Goal of the exercise ▸ Set down all of the data exactly as it appears.
========================================================================
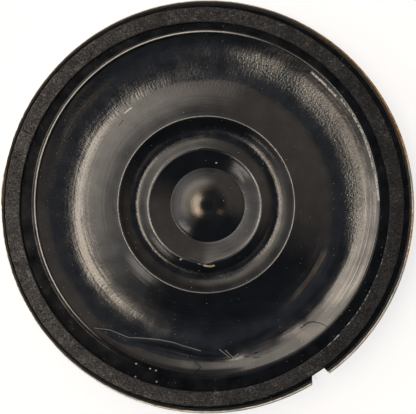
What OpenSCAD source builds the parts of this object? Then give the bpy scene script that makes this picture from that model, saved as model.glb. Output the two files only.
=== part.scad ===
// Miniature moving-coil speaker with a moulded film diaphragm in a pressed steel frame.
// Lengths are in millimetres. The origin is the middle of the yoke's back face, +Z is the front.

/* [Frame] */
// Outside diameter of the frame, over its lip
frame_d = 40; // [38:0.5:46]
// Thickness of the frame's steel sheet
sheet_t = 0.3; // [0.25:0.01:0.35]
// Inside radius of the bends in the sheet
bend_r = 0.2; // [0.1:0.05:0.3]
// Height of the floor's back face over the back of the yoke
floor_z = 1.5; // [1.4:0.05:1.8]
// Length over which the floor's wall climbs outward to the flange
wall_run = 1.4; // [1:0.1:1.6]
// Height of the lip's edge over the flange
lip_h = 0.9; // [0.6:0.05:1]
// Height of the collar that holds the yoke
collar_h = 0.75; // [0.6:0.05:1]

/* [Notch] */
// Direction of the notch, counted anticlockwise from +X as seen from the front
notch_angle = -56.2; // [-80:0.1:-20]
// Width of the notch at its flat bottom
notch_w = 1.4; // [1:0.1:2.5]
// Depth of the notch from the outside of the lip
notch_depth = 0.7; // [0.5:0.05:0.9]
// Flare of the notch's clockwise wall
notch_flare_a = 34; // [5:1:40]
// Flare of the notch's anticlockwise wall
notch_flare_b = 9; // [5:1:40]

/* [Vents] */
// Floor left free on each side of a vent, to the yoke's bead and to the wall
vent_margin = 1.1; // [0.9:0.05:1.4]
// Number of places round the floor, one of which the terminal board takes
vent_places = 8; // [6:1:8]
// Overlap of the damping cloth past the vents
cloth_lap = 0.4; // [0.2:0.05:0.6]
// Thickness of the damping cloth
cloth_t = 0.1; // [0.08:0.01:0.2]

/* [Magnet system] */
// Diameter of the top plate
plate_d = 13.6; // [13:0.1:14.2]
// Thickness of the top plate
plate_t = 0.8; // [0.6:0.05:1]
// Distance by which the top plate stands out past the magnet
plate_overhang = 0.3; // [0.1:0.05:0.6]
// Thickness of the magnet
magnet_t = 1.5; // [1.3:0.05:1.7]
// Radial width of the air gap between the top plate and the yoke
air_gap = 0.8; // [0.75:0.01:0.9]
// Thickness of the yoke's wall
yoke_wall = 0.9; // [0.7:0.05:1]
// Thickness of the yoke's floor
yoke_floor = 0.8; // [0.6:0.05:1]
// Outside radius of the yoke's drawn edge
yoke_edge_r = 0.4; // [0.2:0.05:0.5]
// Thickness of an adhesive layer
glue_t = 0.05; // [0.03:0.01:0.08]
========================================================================
Result for this exercise ▸
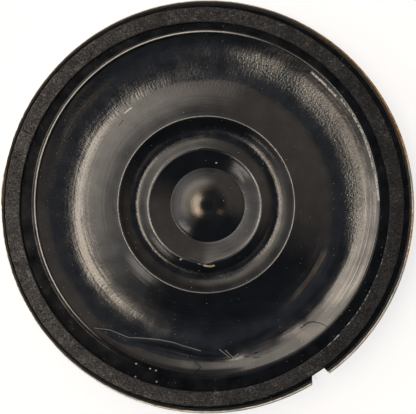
What OpenSCAD source builds the parts of this object? Then give the bpy scene script that makes this picture from that model, saved as model.glb. Output the two files only.
=== part.scad ===
// Miniature moving-coil speaker with a moulded film diaphragm in a pressed steel frame.
// Lengths are in millimetres. The origin is the middle of the yoke's back face, +Z is the front.

/* [Frame] */
// Outside diameter of the frame, over its lip
frame_d = 40; // [38:0.5:46]
// Thickness of the frame's steel sheet
sheet_t = 0.3; // [0.25:0.01:0.35]
// Inside radius of the bends in the sheet
bend_r = 0.2; // [0.1:0.05:0.3]
// Height of the floor's back face over the back of the yoke
floor_z = 1.5; // [1.4:0.05:1.8]
// Length over which the floor's wall climbs outward to the flange
wall_run = 1.4; // [1:0.1:1.6]
// Height of the lip's edge over the flange
lip_h = 0.9; // [0.6:0.05:1]
// Height of the collar that holds the yoke
collar_h = 0.75; // [0.6:0.05:1]

/* [Notch] */
// Direction of the notch, counted anticlockwise from +X as seen from the front
notch_angle = -56.2; // [-80:0.1:-20]
// Width of the notch at its flat bottom
notch_w = 1.4; // [1:0.1:2.5]
// Depth of the notch from the outside of the lip
notch_depth = 0.7; // [0.5:0.05:0.9]
// Flare of the notch's clockwise wall
notch_flare_a = 34; // [5:1:40]
// Flare of the notch's anticlockwise wall
notch_flare_b = 9; // [5:1:40]

/* [Vents] */
// Floor left free on each side of a vent, to the yoke's bead and to the wall
vent_margin = 1.1; // [0.9:0.05:1.4]
// Number of places round the floor, one of which the terminal board takes
vent_places = 8; // [6:1:8]
// Overlap of the damping cloth past the vents
cloth_lap = 0.4; // [0.2:0.05:0.6]
// Thickness of the damping cloth
cloth_t = 0.1; // [0.08:0.01:0.2]

/* [Magnet system] */
// Diameter of the top plate
plate_d = 13.6; // [13:0.1:14.2]
// Thickness of the top plate
plate_t = 0.8; // [0.6:0.05:1]
// Distance by which the top plate stands out past the magnet
plate_overhang = 0.3; // [0.1:0.05:0.6]
// Thickness of the magnet
magnet_t = 1.5; // [1.3:0.05:1.7]
// Radial width of the air gap between the top plate and the yoke
air_gap = 0.8; // [0.75:0.01:0.9]
// Thickness of the yoke's wall
yoke_wall = 0.9; // [0.7:0.05:1]
// Thickness of the yoke's floor
yoke_floor = 0.8; // [0.6:0.05:1]
// Outside radius of the yoke's drawn edge
yoke_edge_r = 0.4; // [0.2:0.05:0.5]
// Thickness of an adhesive layer
glue_t = 0.05; // [0.03:0.01:0.08]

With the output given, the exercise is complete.